Posted 25th June 2020 | 2 Comments
Shapps gives green light to National Rail concessions
TRANSPORT SECRETARY Grant Shapps has given the clearest indication yet that the old style train operating franchises will not be revived after the pandemic.
Instead, he told the Commons Transport Committee that concessions will be the way forward, with the DfT or another contract-awarding body collecting the revenue and taking responsibility for investment.
He said the Williams Review would have been published by now had it not been for the pandemic, and that ‘without revealing too much we are already moving to a different type of railway and different types of contracts.
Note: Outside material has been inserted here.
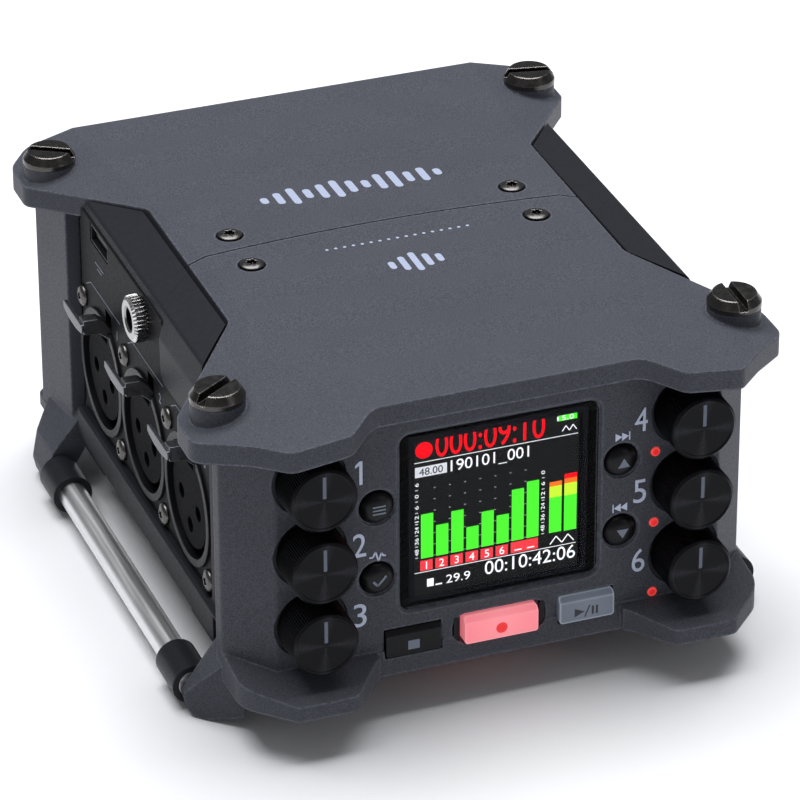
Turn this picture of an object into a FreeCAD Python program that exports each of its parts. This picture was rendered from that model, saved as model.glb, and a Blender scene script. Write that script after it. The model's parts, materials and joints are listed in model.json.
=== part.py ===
import FreeCAD, Part
import Sketcher
import math
import os
import re

from FreeCAD import Rotation, Vector

# Portable six-input field recorder, in millimetres.
# +X is the user's right, the front faces -Y, +Z is up, and the feet stand on z = 0.

doc = FreeCAD.newDocument("FieldRecorder")
sheet = doc.addObject("Spreadsheet::Sheet", "Sizes")

SIZES = [
    # castings
    ("front_face", 50.9, "front face of the front panel, behind the middle"),
    ("rear_face", 53.0, "rear face of the rear panel"),
    ("body_half", 43.6, "half width over the front corner columns"),
    ("rear_half", 44.2, "half width over the rear corner columns"),
    ("wall", 2.5, "wall of the castings"),
    ("bottom_edge", 8.0, "underside of the castings"),
    ("crown", 58.4, "top face at the seam between the two castings"),
    ("plate_skin", 3.5, "thickness of the top plates"),
    ("crown_tilt", 0.95, "fall of each top plate away from the seam, degrees"),
    ("ear_tilt_front", 7.6, "fall of each front ear beyond its crease, degrees"),
    ("ear_tilt_rear", 14.5, "fall of each rear ear beyond its crease, degrees"),
    ("ear_half", 48.7, "half width over the front ears"),
    ("rear_ear_half", 47.9, "half width over the rear ears"),
    ("neck_half", 33.3, "half width of the top plates at the side notches"),
    ("neck_end", 20.2, "end of the straight side of each notch"),
    ("visor_mid", 54.1, "front edge of the top plate between its ears"),
    ("visor_ear", 59.3, "front edge of the top plate at its ears"),
    ("rear_edge", 53.7, "rear edge of the top plate"),
    ("foot_ear", 59.9, "front edge of the lower lip at its ears"),
    ("foot_corner", 96.5, "x + y of the lower lip's 45 degree corners"),
    ("foot_mid", 52.1, "front edge of the lower lip between its ears"),
    ("shelf", 12.1, "height where the lower lip meets the front face"),
    ("ear_corner", 96.0, "x + y of the ears' 45 degree corners"),
    ("column_corner", 87.8, "x + y of the front columns' 45 degree corners"),
    ("rear_leg_corner", 89.6, "x + y of the rear legs' 45 degree corners"),
    ("seam_bow", 2.0, "how far the seam bows back at the middle"),
    ("seam_gap", 0.4, "gap between the two castings along the seam"),
    # corner screws
    ("post_x", 42.7, "corner screws across"),
    ("post_front", 42.1, "front corner screws, forward of the middle"),
    ("post_rear", 44.1, "rear corner screws, behind the middle"),
    ("post_top", 59.2, "top of the corner screws"),
    ("post_radius", 4.36, "corner screw heads"),
    ("post_cone", 1.3, "height of the bevel on the corner screw heads"),
    ("post_rim", 0.85, "straight height of the corner screw heads"),
    ("post_ring", 1.4, "height of the seat ring under each corner screw"),
    ("post_slot", 1.5, "width of the screwdriver slots"),
    ("post_shank", 1.7, "radius of the corner screws' shanks"),
    # strap bars
    ("bar_x", 46.4, "strap bars across"),
    ("bar_z", 4.2, "strap bars above the floor"),
    ("bar_radius", 2.33, "strap bars"),
    ("spigot_radius", 1.2, "spigots at the ends of the strap bars"),
    ("collar_radius", 3.37, "rubber collars on the strap bars"),
    ("collar_front_in", 29.3, "inner ends of the front collars"),
    ("collar_front_out", 37.8, "outer ends of the front collars"),
    ("collar_rear_in", 25.2, "inner ends of the rear collars"),
    ("collar_rear_out", 33.0, "outer ends of the rear collars"),
    # knobs
    ("knob_x", 31.2, "track knobs across"),
    ("knob_low", 19.5, "height of the lowest track knobs"),
    ("knob_pitch", 12.77, "step between the track knobs"),
    ("knob_radius", 5.45, "track knobs"),
    ("knob_front", 57.8, "front faces of the track knobs"),
    ("knob_back", 50.3, "rear faces of the track knobs"),
    ("stem_radius", 3.0, "stems of the track knobs"),
    ("running_gap", 0.05, "radial clearance of a turning fit"),
    # buttons
    ("key_gap", 0.2, "clearance round the buttons"),
    ("key_x", 20.3, "round buttons across"),
    ("key_low", 25.4, "height of the lower round buttons"),
    ("key_high", 38.1, "height of the upper round buttons"),
    ("key_radius", 2.7, "round buttons"),
    ("key_front", 51.9, "front faces of the round buttons"),
    ("bar_key_z", 13.2, "height of the three transport buttons"),
    ("bar_key_tall", 4.6, "height over the transport buttons"),
    ("stop_wide", 9.2, "width of the stop and play buttons"),
    ("record_wide", 12.3, "width of the record button"),
    ("stop_x", 14.5, "stop and play buttons across"),
    ("led_x", 26.0, "track lights across"),
    ("led_drop", 6.5, "track lights below their knobs"),
    ("latch_arm", 2.2, "width of the socket latches' arms"),
    ("led_radius", 0.76, "track lights"),
    # screen
    ("glass_half", 16.4, "half width of the screen glass"),
    ("glass_low", 18.45, "lower edge of the screen glass"),
    ("glass_high", 49.55, "upper edge of the screen glass"),
    ("glass_corner", 1.8, "corner radius of the screen glass"),
    # side
    ("side_face", 41.4, "outer face of the input panels"),
    ("cover_face", 41.9, "outer face of the side covers"),
    ("side_front", 41.2, "front end of the side covers"),
    ("side_rear", 32.3, "rear end of the side covers"),
    ("socket_pitch", 22.1, "step between the input sockets"),
    ("socket_mid", -0.6, "middle socket, along Y"),
    ("socket_z", 28.6, "height of the input sockets"),
    ("socket_bore", 9.65, "bore of the input sockets"),
    ("socket_rim", 10.9, "outer radius of the sockets' rims"),
    ("insert_radius", 8.1, "insulators of the input sockets"),
    ("socket_depth", 17.0, "depth of the input sockets"),
    ("side_screw", 9.6, "side screws from each socket's axis, both ways"),
    ("jack_z", 50.1, "height of the small jacks"),
    ("jack_y", -0.9, "front small jack, along Y"),
    ("jack_bore", 1.8, "bore of the small jacks"),
    ("jack_length", 15.0, "depth of the small jacks' bores"),
    ("port_y", 21.8, "data port, along Y"),
    ("port_z", 52.3, "height of the data port"),
    ("jack_proud", 2.1, "left jack's bushing in front of the panel"),
    ("output_proud", 0.5, "right jacks' bushings in front of the panel"),
    ("dial_x", 36.6, "volume dial across"),
    ("dial_z", 47.2, "underside of the volume dial"),
    ("dial_tall", 3.2, "height of the volume dial"),
    ("dial_radius", 6.0, "volume dial"),
    # base and power
    ("base_low", 10.2, "underside of the base plate"),
    ("base_skin", 2.0, "base plate"),
    ("bush_radius", 3.2, "bore of the tripod bush"),
    ("bush_length", 8.0, "length of the tripod bush"),
    ("tray_half", 15.2, "half width of the battery tray"),
    ("tray_low", 14.0, "underside of the battery tray"),
    ("tray_tall", 31.0, "height of the battery tray"),
    ("tray_deep", 54.0, "depth of the battery tray"),
    ("cell_radius", 7.2, "battery cells"),
    ("cell_length", 50.0, "battery cells"),
]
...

With everything that is going on at the minute there is an opportunity to move things along faster than might have otherwise been the case.’
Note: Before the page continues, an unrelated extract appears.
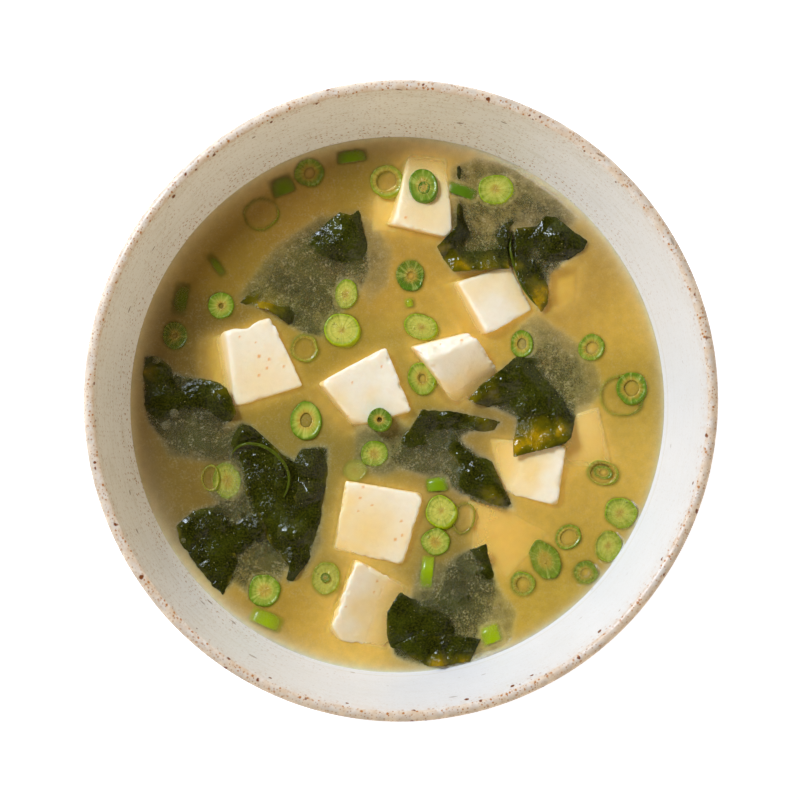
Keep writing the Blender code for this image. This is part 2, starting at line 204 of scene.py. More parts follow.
def remeshed(points, faces, voxel):
    """The closed surface's points, faces, normals and edges after a voxel remesh."""
    mesh = bpy.data.meshes.new("rough")
    mesh.from_pydata(np.asarray(points).tolist(), [], faces)
    rough = bpy.data.objects.new("rough", mesh)
    bpy.context.scene.collection.objects.link(rough)
    step = rough.modifiers.new("voxels", "REMESH")
    step.mode = "VOXEL"
    step.voxel_size = voxel
    ready = rough.evaluated_get(bpy.context.evaluated_depsgraph_get())
    fine = bpy.data.meshes.new_from_object(ready)
    new_points, new_faces = mesh_arrays(fine)
    normals = np.empty(len(new_points) * 3)
    fine.vertices.foreach_get("normal", normals)
    edges = np.empty(len(fine.edges) * 2, dtype=np.int64)
    fine.edges.foreach_get("vertices", edges)
    bpy.data.objects.remove(rough, do_unlink=True)
    bpy.data.meshes.remove(mesh)
    bpy.data.meshes.remove(fine)
    return new_points, new_faces, normals.reshape(-1, 3), edges.reshape(-1, 2)


def averaged(values, edges, rounds):
    """Values smoothed along the mesh's edges."""
    count = len(values)
    ends = np.concatenate([edges[:, 0], edges[:, 1]])
    others = np.concatenate([edges[:, 1], edges[:, 0]])
    degree = np.bincount(ends, minlength=count) + 1.0
    for _ in range(rounds):
        columns = [np.bincount(ends, values[others, k], count) for k in range(values.shape[1])]
        values = (values + np.stack(columns, axis=1)) / degree[:, None]
    return values


def edge_share(normals, edges, rounds=5):
    """How near each point is to a sharp edge: 0 on a flat face, 1 on the edge."""
    bend = 1 - np.linalg.norm(averaged(normals, edges, rounds), axis=1)
    return np.clip(bend / 0.18, 0, 1)


def cad_arrays(node):
    points, faces = mesh_arrays(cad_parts[node].data)
    return points / MM, faces


def tree_of(parts):
    """One search tree over several (points, faces)."""
    points = []
    faces = []
    for some_points, some_faces in parts:
        start = len(points)
        points += some_points.tolist()
        faces += [tuple(i + start for i in face) for face in some_faces]
    return BVHTree.FromPolygons(points, faces)


# Shader tools


class Shader:
    """A node material built around one Principled shader."""

    def __init__(self, name, **settings):
        self.material = bpy.data.materials.new(name)
        self.material.use_nodes = True
        self.tree = self.material.node_tree
        self.surface = self.tree.nodes["Principled BSDF"]
        for label, value in settings.items():
            self.surface.inputs[label.replace("_", " ")].default_value = value

    def node(self, kind, inputs=None, **settings):
        made = self.tree.nodes.new("ShaderNode" + kind)
        for label, value in settings.items():
            setattr(made, label, value)
        for label, value in (inputs or {}).items():
            self.put(made.inputs[label], value)
        return made

    def put(self, socket, value):
        if isinstance(value, bpy.types.NodeSocket):
            self.tree.links.new(value, socket)
        else:
            socket.default_value = value

    def set(self, label, value):
        self.put(self.surface.inputs[label], value)

    def place(self):
        """Where the point is, in millimetres."""
        spot = self.node("TexCoord").outputs["Object"]
        return self.node("VectorMath", {0: spot, "Scale": 1 / MM}, operation="SCALE").outputs[0]

    def stretched(self, vector, scales):
        return self.node("VectorMath", {0: vector, 1: scales}, operation="MULTIPLY").outputs[0]

    def value(self, name):
        return self.node("Attribute", attribute_name=name).outputs["Fac"]

    def colour(self, name):
        return self.node("Attribute", attribute_name=name).outputs["Color"]

    def vector(self, name):
        return self.node("Attribute", attribute_name=name).outputs["Vector"]

    def noise(self, vector, size, detail=2.0, rough=0.5):
        inputs = {"Vector": vector, "Scale": 1 / size, "Detail": detail, "Roughness": rough}
        return self.node("TexNoise", inputs).outputs["Fac"]

    def math(self, operation, a, b=0.0, c=0.0):
        return self.node("Math", {0: a, 1: b, 2: c}, operation=operation).outputs[0]

    def times(self, a, b, plus=None):
        """a times b, and plus something if it is given."""
        if plus is None:
            return self.math("MULTIPLY", a, b)
        return self.math("MULTIPLY_ADD", a, b, plus)

    def range(self, value, low, high, to_low=0.0, to_high=1.0):
        inputs = {"Value": value, "From Min": low, "From Max": high, "To Min": to_low, "To Max": to_high}
        return self.node("MapRange", inputs, interpolation_type="SMOOTHSTEP").outputs[0]

    def mix(self, share, a, b, blend_type="MIX"):
        made = self.node("Mix", data_type="RGBA", blend_type=blend_type, clamp_factor=True)
        self.put(made.inputs[0], share)
        self.put(made.inputs[6], a)
        self.put(made.inputs[7], b)
        return made.outputs[2]

    def spots(self, vector, cell, radius, share, soft=0.5, wander=0.3, flat=False):
        """Scattered round spots: one in each cell at most, of mixed sizes, in a share of the cells.

        Flat ones are placed by x and y alone.
        """
        shift = self.node("TexNoise", {"Vector": vector, "Scale": 2.2 / cell, "Detail": 1.0}).outputs["Color"]
        shift = self.node("VectorMath", {0: shift, "Scale": wander * cell}, operation="SCALE").outputs[0]
        moved = self.node("VectorMath", {0: vector, 1: shift}, operation="ADD").outputs[0]
        inputs = {"Vector": moved, "Scale": 1 / cell, "Randomness": 1.0}
        cells = self.node("TexVoronoi", inputs, voronoi_dimensions="2D" if flat else "3D")
        parts = self.node("SeparateColor", {"Color": cells.outputs["Color"]})
        far = self.times(cells.outputs["Distance"], cell)
        size = self.times(parts.outputs["Green"], radius * 0.7, radius * 0.3)
        inside = self.math("DIVIDE", far, size)
        spot = self.range(inside, 1.0, 1.0 - soft)
        picked = self.math("LESS_THAN", parts.outputs["Red"], share)
        return self.times(spot, picked)

    def bump(self, height, distance, strength=1.0):
        inputs = {"Height": height, "Distance": distance * MM, "Strength": strength}
        self.set("Normal", self.node("Bump", inputs).outputs["Normal"])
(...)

Mr Shapps also confirmed that the new ‘guiding mind’ mentioned by Keith Williams in speeches more than once is also part of the reconstructed industry.
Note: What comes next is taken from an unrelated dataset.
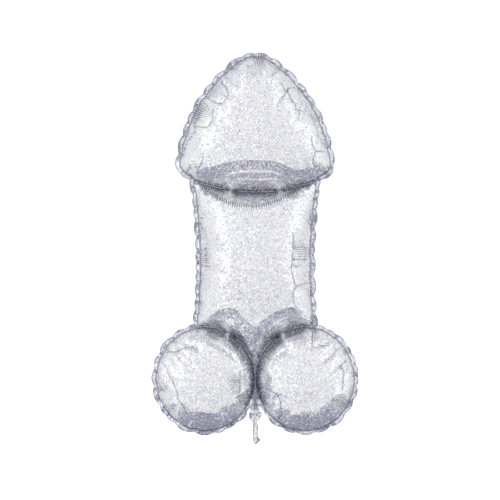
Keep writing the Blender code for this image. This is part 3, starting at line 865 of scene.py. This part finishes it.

He explained: “The Williams Review will envisage us a railway that is brought back together a lot more, which has a central guiding mind, that you end up not in a situation that the left hand doesn’t know what the right hand is doing.’
The present Emergency Measures Agreements which replaced the franchises with management contracts on 23 March are due to end in September.
Reader Comments:
Views expressed in submitted comments are that of the author, and not necessarily shared by Railnews.
Matthew Ellis, Woking
I suspect this may be a short term approach while the long term impact of Covid becomes clear. Many office based businesses are openly questioning the merits of having large offices - especially those based in the City of London.
While the rail network does not support just office workers, if you reduce the daily commuters into London by ‘just’ 20% (so on average all staff working from home one day per week) this will have a significant long term impact on how and where transport investment happens.
As an example, Barclays management have suggested moving their staff out of Canary Wharf and using the numerous partially utilised local branch buildings when staff do need to get together.
Therefore, now is not the time to commit to any particular model, rather just to keep the network running.
david c smith, Bletchley
Sorry, Mr Shapps, I can't go along with the Concession model applied to the whole national system. "National " operations under even more control / central planning from DfT and parliament ? Sounds like nationalisation to me, with operators having no part in decision making and allied investment . If this is what politicians want, then they should "call a spade a spade".
There may well be good reason for concessions in services that are natural monopolies on local lines, backed up with local direct democracy. National services, though, are too extensive for direct democratic accountability, and are also capable of giving accountability through commercial competition , which is , I'd have thought, fundamental to the whole concept of a privatised railway.
If anybody would like to read up on this topic, try looking at the 2016 report , especially Option 4, from the Competition and Markets Authoriity , on competition in passenger rail - another report that was quietly ignored.